The Department of Energy cannot sign off on a decommissioning company’s gambit to restart a shuttered Michigan nuclear power plant, a coalition of anti-nuclear groups told the Secretary of Energy in a letter Monday.
Holtec International’s proposed bid on DOE’s civil nuclear credits program, aimed at securing federal funding for Palisades Nuclear Generating Station, “goes against the letter and spirit” of the Infrastructure Investment and Jobs Act (IIJA), Beyond Nuclear and over 100 other environmental groups told Secretary of Energy Jennifer Granholm in the Monday letter.
“Congress intended the IIJA to support only currently operating commercial nuclear reactors that face termination of operations for economic reasons,” the letter said. Since Palisades is no longer operating, it doesn’t meet those requirements, Beyond Nuclear argued.
Citing the law, the letter said that applicants for the civil nuclear credits program must “compet[e] in a competitive electricity market.” The Palisades plant “is competing nowhere,” Beyond Nuclear argued, “because its fuel is completely unloaded and the operating permission that was part of NRC its [sic] license has formally ended.”
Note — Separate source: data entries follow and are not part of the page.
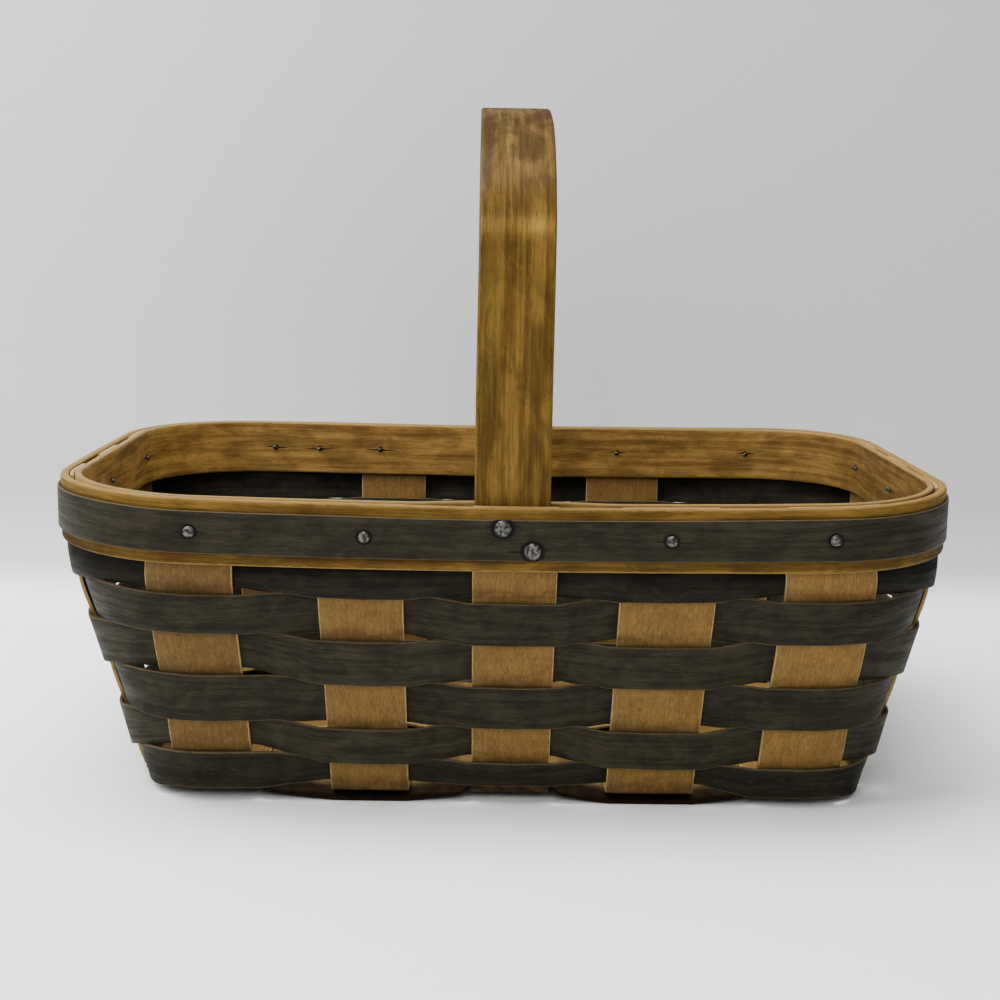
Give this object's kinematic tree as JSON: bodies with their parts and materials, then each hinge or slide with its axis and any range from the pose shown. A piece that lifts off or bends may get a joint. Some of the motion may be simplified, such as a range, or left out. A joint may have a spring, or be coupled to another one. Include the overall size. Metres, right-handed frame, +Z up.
{
  "type": "gathering basket",
  "caption": "Oblong splint basket with rounded corners, a plain woven wall of dyed weavers on natural stakes, a tacked double band rim and one fixed bentwood handle.",
  "frame": {"origin": "on the ground under the middle of the base", "axes": "+Z up, +X along the long side, -Y towards the front"},
  "size_m": [0.3596, 0.2324, 0.2701],
  "materials": {
    "stake_splint": "bare honey-coloured splint, satin",
    "filler_splint": "bare pale splint, satin",
    "weaver_splint": "splint dyed grey-black, dull",
    "band_wood": "golden brown, satin, pale cut edges",
    "handle_wood": "darker golden brown, satin",
    "tack_metal": "dull grey iron, hammered heads"
  },
  "bodies": {
    "root": {"cross_stake_1": "stake_splint", "cross_stake_2": "stake_splint", "cross_stake_3": "stake_splint", "cross_stake_4": "stake_splint", "cross_stake_5": "stake_splint", "long_stake_front": "stake_splint", "long_stake_middle": "stake_splint", "long_stake_back": "stake_splint", "filler_front": "filler_splint", "filler_mid_front": "filler_splint", "filler_mid_back": "filler_splint", "filler_back": "filler_splint", "weaver_row_1": "weaver_splint", "weaver_row_2": "weaver_splint", "weaver_row_3": "weaver_splint", "weaver_row_4": "weaver_splint", "weaver_row_5": "weaver_splint", "weaver_row_6": "weaver_splint", "outer_band": "band_wood", "inner_band": "band_wood", "trim_strip": "weaver_splint", "handle": "handle_wood", "handle_tack_front_upper": "tack_metal", "handle_tack_front_lower": "tack_metal", "handle_tack_back_upper": "tack_metal", "handle_tack_back_lower": "tack_metal", "rim_tack_01": "tack_metal", "rim_tack_02": "tack_metal", "rim_tack_04": "tack_metal", "rim_tack_05": "tack_metal", "rim_tack_06": "tack_metal", "rim_tack_07": "tack_metal", "rim_tack_08": "tack_metal", "rim_tack_09": "tack_metal", "rim_tack_10": "tack_metal", "rim_tack_12": "tack_metal", "rim_tack_13": "tack_metal", "rim_tack_14": "tack_metal", "rim_tack_15": "tack_metal", "rim_tack_16": "tack_metal", "rim_tack_17": "tack_metal"}
  },
  "joints": []
}
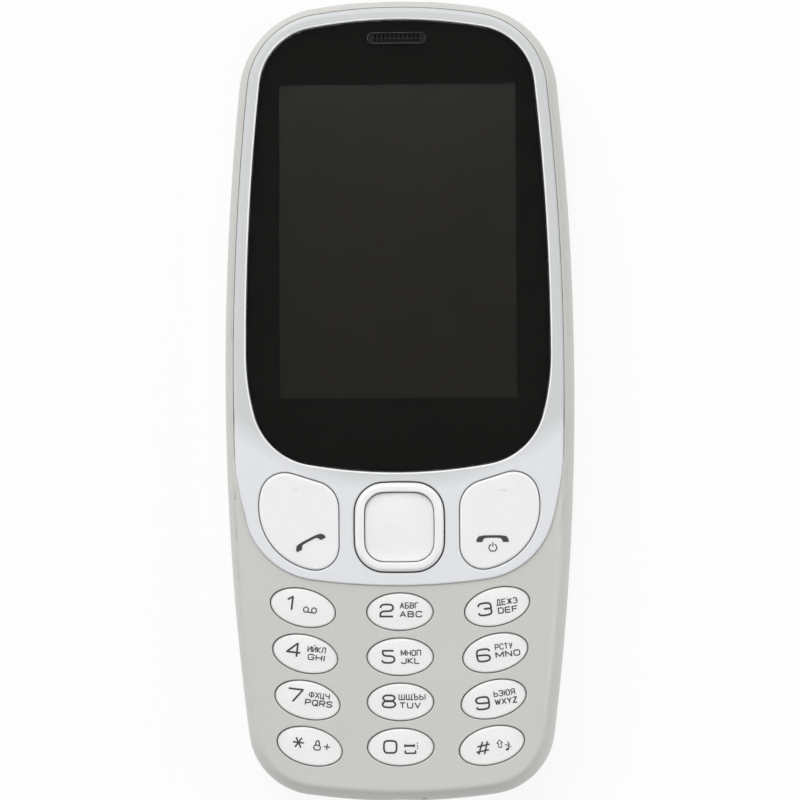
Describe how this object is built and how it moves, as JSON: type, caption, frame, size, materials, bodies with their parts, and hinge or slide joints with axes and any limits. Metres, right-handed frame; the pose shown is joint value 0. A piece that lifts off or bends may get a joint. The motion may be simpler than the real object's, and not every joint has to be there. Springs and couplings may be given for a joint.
{
  "type": "feature phone",
  "caption": "Candybar feature phone with an oval keypad, a square navigation ring, a dark rounded display window and a wrap-round rear cover.",
  "frame": {"origin": "on the back face, under the middle of the plan", "axes": "+Z out of the screen, +Y to the earpiece end, +X to the end-key side"},
  "size_m": [0.0508, 0.1161, 0.0131],
  "materials": {
    "shell": "satin light warm grey moulding",
    "bezel": "pale silver-grey satin lacquer",
    "keycap": "white moulding, soft gloss",
    "window": "clear hard-coated pane, gloss",
    "black_trim": "black moulding and print",
    "display_glass": "dark switched-off panel",
    "light_guide": "milky clear moulding",
    "frame_plastic": "dark grey glass-filled moulding",
    "board": "green solder mask over glass laminate",
    "ribbon": "amber film",
    "plated_steel": "tin-plated pressed steel",
    "screw_steel": "blackened machine screw",
    "weight_metal": "sintered heavy metal",
    "contact_gold": "gold-flashed contact",
    "silicone": "translucent grey silicone",
    "battery_case": "wrapped aluminium can"
  },
  "bodies": {
    "rear_cover": {"rear_cover": "shell", "camera_lens_window": "window", "camera_ring": "plated_steel"},
    "phone_body": {"front_housing": "shell", "display_bezel": "bezel", "display_window": "window", "window_tape": "black_trim", "display_gasket": "black_trim", "earpiece_receiver": "black_trim", "loudspeaker": "black_trim", "microphone": "black_trim", "audio_jack": "black_trim", "display_connector": "black_trim", "camera_module": "black_trim", "display_panel": "display_glass", "display_backlight": "light_guide", "keypad_lamps": "light_guide", "chassis_frame": "frame_plastic", "antenna_carrier": "frame_plastic", "battery_contacts": "frame_plastic", "main_board": "board", "display_flex": "ribbon", "dome_sheet": "ribbon", "display_frame": "plated_steel", "shield_cans": "plated_steel", "sim_socket_1": "plated_steel", "sim_socket_2": "plated_steel", "memory_card_socket": "plated_steel", "usb_socket": "plated_steel", "vibration_motor": "plated_steel", "key_domes": "plated_steel", "earpiece_grille": "plated_steel", "housing_screws": "screw_steel", "antenna_strip": "contact_gold", "keypad_mat": "silicone"},
    "battery": {"battery": "battery_case", "battery_terminals": "contact_gold"},
    "vibration_weight": {"vibration_weight": "weight_metal"},
    "call_key": {"call_key": "keycap"},
    "end_key": {"end_key": "keycap"},
    "nav_carrier": {"nav_carrier": "frame_plastic"},
    "nav_ring": {"nav_ring": "keycap"},
    "select_key": {"select_key": "keycap"},
    "key_1": {"key_1": "keycap"},
    "key_2": {"key_2": "keycap"},
    "key_3": {"key_3": "keycap"},
    "key_4": {"key_4": "keycap"},
    "key_5": {"key_5": "keycap"},
    "key_6": {"key_6": "keycap"},
    "key_7": {"key_7": "keycap"},
    "key_8": {"key_8": "keycap"},
    "key_9": {"key_9": "keycap"},
    "key_star": {"key_star": "keycap"},
    "key_0": {"key_0": "keycap"},
    "key_hash": {"key_hash": "keycap"}
  },
  "joints": [
    {"name": "cover_release", "type": "slide", "parent": "rear_cover", "child": "phone_body", "axis": [0, 0, 1], "range_m": [0, 0.022]},
    {"name": "battery_release", "type": "slide", "parent": "phone_body", "child": "battery", "axis": [0, 0, -1], "range_m": [0, 0.011]},
    {"name": "vibration_spin", "type": "hinge", "parent": "phone_body", "child": "vibration_weight", "pos_m": [0.0117, -0.0412, 0.0047], "axis": [1, 0, 0], "continuous": true},
    {"name": "call_rock", "type": "hinge", "parent": "phone_body", "child": "call_key", "pos_m": [-0.0138, -0.0176, 0.01], "axis": [1, 0, 0], "range_deg": [-2, 2], "stiffness_Nm_per_rad": 0.02},
    {"name": "end_rock", "type": "hinge", "parent": "phone_body", "child": "end_key", "pos_m": [0.0138, -0.0176, 0.01], "axis": [1, 0, 0], "range_deg": [-2, 2], "stiffness_Nm_per_rad": 0.02},
    {"name": "nav_up_down", "type": "hinge", "parent": "phone_body", "child": "nav_carrier", "pos_m": [0, -0.01855, 0.01], "axis": [1, 0, 0], "range_deg": [-1.5, 1.5], "stiffness_Nm_per_rad": 0.02},
    {"name": "nav_left_right", "type": "hinge", "parent": "nav_carrier", "child": "nav_ring", "pos_m": [0, -0.01855, 0.01], "axis": [0, 1, 0], "range_deg": [-1.5, 1.5], "stiffness_Nm_per_rad": 0.02},
    {"name": "select_press", "type": "slide", "parent": "phone_body", "child": "select_key", "axis": [0, 0, -1], "range_m": [0, 0.00035], "stiffness_N_per_m": 900, "springref_m": -0.0002},
    {"name": "key_1_press", "type": "slide", "parent": "phone_body", "child": "key_1", "axis": [0, 0, -1], "range_m": [0, 0.00035], "stiffness_N_per_m": 900, "springref_m": -0.0002},
    {"name": "key_2_press", "type": "slide", "parent": "phone_body", "child": "key_2", "axis": [0, 0, -1], "range_m": [0, 0.00035], "stiffness_N_per_m": 900, "springref_m": -0.0002},
    {"name": "key_3_press", "type": "slide", "parent": "phone_body", "child": "key_3", "axis": [0, 0, -1], "range_m": [0, 0.00035], "stiffness_N_per_m": 900, "springref_m": -0.0002},
    {"name": "key_4_press", "type": "slide", "parent": "phone_body", "child": "key_4", "axis": [0, 0, -1], "range_m": [0, 0.00035], "stiffness_N_per_m": 900, "springref_m": -0.0002},
    {"name": "key_5_press", "type": "slide", "parent": "phone_body", "child": "key_5", "axis": [0, 0, -1], "range_m": [0, 0.00035], "stiffness_N_per_m": 900, "springref_m": -0.0002},
    {"name": "key_6_press", "type": "slide", "parent": "phone_body", "child": "key_6", "axis": [0, 0, -1], "range_m": [0, 0.00035], "stiffness_N_per_m": 900, "springref_m": -0.0002},
    {"name": "key_7_press", "type": "slide", "parent": "phone_body", "child": "key_7", "axis": [0, 0, -1], "range_m": [0, 0.00035], "stiffness_N_per_m": 900, "springref_m": -0.0002},
    {"name": "key_8_press", "type": "slide", "parent": "phone_body", "child": "key_8", "axis": [0, 0, -1], "range_m": [0, 0.00035], "stiffness_N_per_m": 900, "springref_m": -0.0002},
    {"name": "key_9_press", "type": "slide", "parent": "phone_body", "child": "key_9", "axis": [0, 0, -1], "range_m": [0, 0.00035], "stiffness_N_per_m": 900, "springref_m": -0.0002},
    {"name": "key_star_press", "type": "slide", "parent": "phone_body", "child": "key_star", "axis": [0, 0, -1], "range_m": [0, 0.00035], "stiffness_N_per_m": 900, "springref_m": -0.0002},
    {"name": "key_0_press", "type": "slide", "parent": "phone_body", "child": "key_0", "axis": [0, 0, -1], "range_m": [0, 0.00035], "stiffness_N_per_m": 900, "springref_m": -0.0002},
    {"name": "key_hash_press", "type": "slide", "parent": "phone_body", "child": "key_hash", "axis": [0, 0, -1], "range_m": [0, 0.00035], "stiffness_N_per_m": 900, "springref_m": -0.0002}
  ],
  "couplings": [
    {"joint": "battery_release", "follows": "cover_release", "ratio": 0.5}
  ]
}
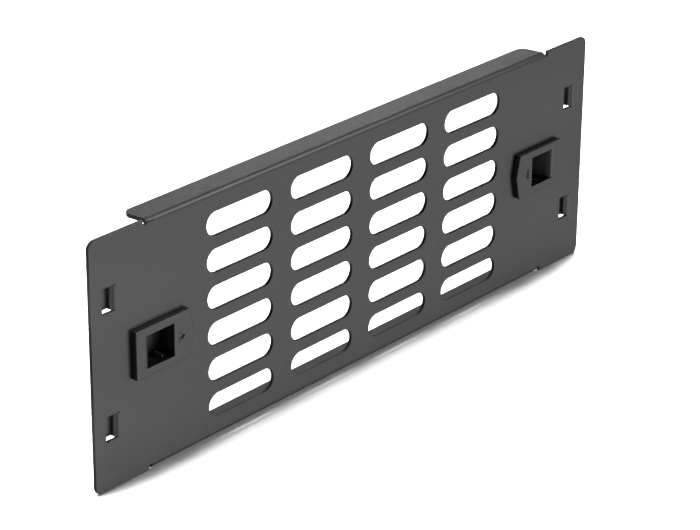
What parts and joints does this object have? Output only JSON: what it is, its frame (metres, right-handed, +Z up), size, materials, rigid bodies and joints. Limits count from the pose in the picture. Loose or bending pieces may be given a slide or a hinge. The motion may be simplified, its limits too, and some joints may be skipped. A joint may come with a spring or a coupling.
{
  "type": "rack blanking panel",
  "caption": "Ventilated steel blanking panel for a small rack, with folded flanges, lanced locating tabs and sprung slide latches that fit it without tools.",
  "frame": {"origin": "middle of the sheet's rear face, on the plane that lies against the rack's rails", "axes": "+X along the panel, to the right seen from the front; +Y into the rack; +Z up"},
  "size_m": [0.254, 0.0138, 0.0882],
  "materials": {
    "powder_coated_steel": "fine-textured dark grey powder coat",
    "latch_plastic": "finely grained moulded plastic",
    "slider_plastic": "finely grained moulded plastic",
    "spring_steel": "drawn wire"
  },
  "bodies": {
    "panel_body": {"panel": "powder_coated_steel", "left_latch_housing": "latch_plastic", "right_latch_housing": "latch_plastic", "left_latch_spring": "spring_steel", "right_latch_spring": "spring_steel"},
    "left_slider": {"left_latch_slider": "slider_plastic"},
    "right_slider": {"right_latch_slider": "slider_plastic"}
  },
  "joints": [
    {"name": "left_latch_slide", "type": "slide", "parent": "panel_body", "child": "left_slider", "axis": [1, 0, 0], "range_m": [0, 0.004], "stiffness_N_per_m": 150, "springref_m": -0.004, "deforming": ["left_latch_spring"]},
    {"name": "right_latch_slide", "type": "slide", "parent": "panel_body", "child": "right_slider", "axis": [-1, 0, 0], "range_m": [0, 0.004], "stiffness_N_per_m": 150, "springref_m": -0.004, "deforming": ["right_latch_spring"]}
  ]
}
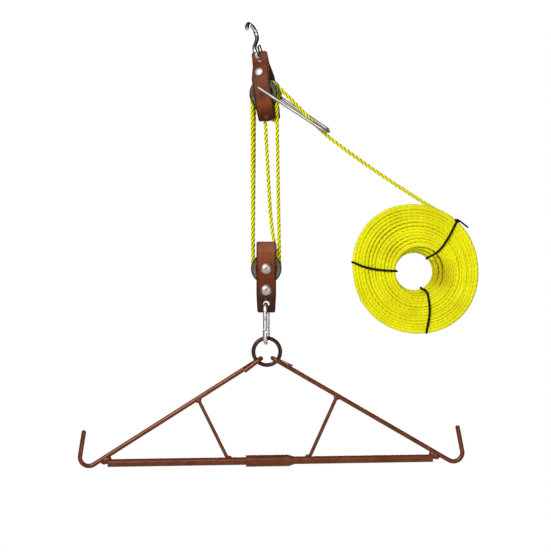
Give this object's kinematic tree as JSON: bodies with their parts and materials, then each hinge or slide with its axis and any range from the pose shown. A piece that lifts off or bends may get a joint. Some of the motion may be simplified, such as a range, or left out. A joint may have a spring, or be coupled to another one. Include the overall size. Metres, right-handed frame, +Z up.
{
  "type": "hanging pulley hoist",
  "caption": "Rope block-and-tackle hoist with two hanging sheave blocks, an S-hook, a coiled haul rope and a folding gambrel with an upturned hook at each end.",
  "frame": {"origin": "inner top of the S-hook's upper bend, where it bears on the support it hangs from", "axes": "+Z up, +X along the gambrel's crossbar to the hoist's right, +Y to the hoist's rear, away from the coil"},
  "size_m": [0.6053, 0.1425, 0.679],
  "materials": {
    "brown_paint": "semi-gloss brown paint",
    "zinc_steel": "bright zinc plate",
    "sheave_metal": "dull grey casting",
    "bush_bronze": "oiled sintered bronze",
    "yellow_rope": "twisted polypropylene",
    "black_tie": "soft black"
  },
  "bodies": {
    "s_hook": {"s_hook": "zinc_steel"},
    "upper_block": {"upper_plate_front": "brown_paint", "upper_plate_rear": "brown_paint", "upper_axle": "brown_paint", "becket_pin": "brown_paint", "upper_rivet": "zinc_steel", "upper_washers": "zinc_steel", "upper_rope_turn_front": "yellow_rope", "upper_rope_turn_rear": "yellow_rope", "dead_end_knot": "yellow_rope", "rope_fall_1": "yellow_rope", "rope_fall_2": "yellow_rope", "rope_fall_3": "yellow_rope", "rope_fall_4": "yellow_rope", "haul_line": "yellow_rope", "rope_coil": "yellow_rope", "coil_tie_top": "black_tie", "coil_tie_left": "black_tie", "coil_tie_bottom": "black_tie"},
    "upper_sheave_front": {"upper_sheave_front": "sheave_metal", "upper_bush_front": "bush_bronze"},
    "upper_sheave_rear": {"upper_sheave_rear": "sheave_metal", "upper_bush_rear": "bush_bronze"},
    "bail": {"bail": "zinc_steel"},
    "lower_block": {"lower_plate_front": "brown_paint", "lower_plate_rear": "brown_paint", "lower_axle_bolt": "zinc_steel", "lower_clamp_bolt": "zinc_steel", "lower_nuts": "zinc_steel", "lower_spacer_tube": "zinc_steel", "lower_washers": "zinc_steel", "lower_rope_turn_front": "yellow_rope", "lower_rope_turn_rear": "yellow_rope"},
    "lower_sheave_front": {"lower_sheave_front": "sheave_metal", "lower_bush_front": "bush_bronze"},
    "lower_sheave_rear": {"lower_sheave_rear": "sheave_metal", "lower_bush_rear": "bush_bronze"},
    "snap_hook": {"snap_body": "zinc_steel", "snap_gate_pin": "zinc_steel"},
    "snap_gate": {"snap_gate": "zinc_steel", "snap_gate_spring": "zinc_steel"},
    "ring": {"ring": "brown_paint"},
    "left_arm": {"left_hook_rod": "brown_paint", "left_crossbar_tube": "brown_paint", "left_strut": "brown_paint", "left_welds": "brown_paint"},
    "right_arm": {"right_hook_rod": "brown_paint", "right_crossbar_tube": "brown_paint", "right_strut": "brown_paint", "right_welds": "brown_paint", "crossbar_sleeve": "brown_paint"}
  },
  "joints": [
    {"name": "block_swing", "type": "hinge", "parent": "s_hook", "child": "upper_block", "pos_m": [0.01548, -0.00684, -0.04935], "axis": [0.4067, 0.9135, 0], "range_deg": [-12, 12]},
    {"name": "bail_swing", "type": "hinge", "parent": "upper_block", "child": "bail", "pos_m": [0.01754, -0.00776, -0.09308], "axis": [-0.4067, -0.9135, 0], "range_deg": [0, 75]},
    {"name": "upper_front_spin", "type": "hinge", "parent": "upper_block", "child": "upper_sheave_front", "pos_m": [0.02191, -0.01452, -0.1031], "axis": [0.4067, 0.9135, 0], "continuous": true},
    {"name": "upper_rear_spin", "type": "hinge", "parent": "upper_block", "child": "upper_sheave_rear", "pos_m": [0.02549, -0.00648, -0.1031], "axis": [0.4067, 0.9135, 0], "continuous": true},
    {"name": "lift", "type": "slide", "parent": "upper_block", "child": "lower_block", "axis": [0, 0, 1], "range_m": [0, 0.16], "deforming": ["rope_fall_1", "rope_fall_2", "rope_fall_3", "rope_fall_4"]},
    {"name": "lower_front_spin", "type": "hinge", "parent": "lower_block", "child": "lower_sheave_front", "pos_m": [0.0248, -0.0149, -0.3686], "axis": [0, 1, 0], "continuous": true},
    {"name": "lower_rear_spin", "type": "hinge", "parent": "lower_block", "child": "lower_sheave_rear", "pos_m": [0.0248, -0.0061, -0.3686], "axis": [0, 1, 0], "continuous": true},
    {"name": "snap_swing", "type": "hinge", "parent": "lower_block", "child": "snap_hook", "pos_m": [0.0248, -0.0105, -0.4232], "axis": [0, 1, 0], "range_deg": [-20, 20]},
    {"name": "gate_swing", "type": "hinge", "parent": "snap_hook", "child": "snap_gate", "pos_m": [0.02306, -0.02035, -0.4392], "axis": [0.9848, -0.1736, 0], "range_deg": [0, 22], "stiffness_Nm_per_rad": 0.02, "springref_deg": -11.46},
    {"name": "ring_swing", "type": "hinge", "parent": "snap_hook", "child": "ring", "pos_m": [0.0257, -0.0105, -0.4745], "axis": [1, 0, 0], "range_deg": [-20, 20]},
    {"name": "left_fold", "type": "hinge", "parent": "ring", "child": "left_arm", "pos_m": [0.0257, -0.0105, -0.4949], "axis": [0, 1, 0], "range_deg": [0, 25]},
    {"name": "right_fold", "type": "hinge", "parent": "ring", "child": "right_arm", "pos_m": [0.0257, -0.0105, -0.4949], "axis": [0, 1, 0], "range_deg": [-25, 0]}
  ],
  "couplings": [
    {"joint": "lower_front_spin", "follows": "lift", "rad_per_m": 49.383},
    {"joint": "upper_front_spin", "follows": "lift", "rad_per_m": 98.765},
    {"joint": "lower_rear_spin", "follows": "lift", "rad_per_m": 148.15},
    {"joint": "upper_rear_spin", "follows": "lift", "rad_per_m": 197.53},
    {"joint": "right_fold", "follows": "left_fold", "ratio": -1}
  ]
}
The anti-nukers also raised safety concerns about Palisades’ reactor and other plant components should it be restarted, as well as the security of its spent fuel storage pad.
As of Tuesday, Granholm or DOE had yet to respond to the letter.
The November 2021 IIJA authorized and appropriated DOE’s roughly $6 billion civil nuclear credit program and directed the agency to dole out bailouts over a five-year period, annualized at around $1.2 billion. Holtec has said that it would use federal funding from the program to solicit a buyer willing to bring the Covert, Mich., Palisades plant — which shuttered May 20 — back online.
DOE in November rejected a bid from the company under the agency’s first round of funding.
DOE has said that it could open applications for the bailout program’s second round of funding in January. The first round of credits were restricted to nuclear facilities facing imminent closure — this time, plant operators who have not publicly announced their intent to close are also eligible.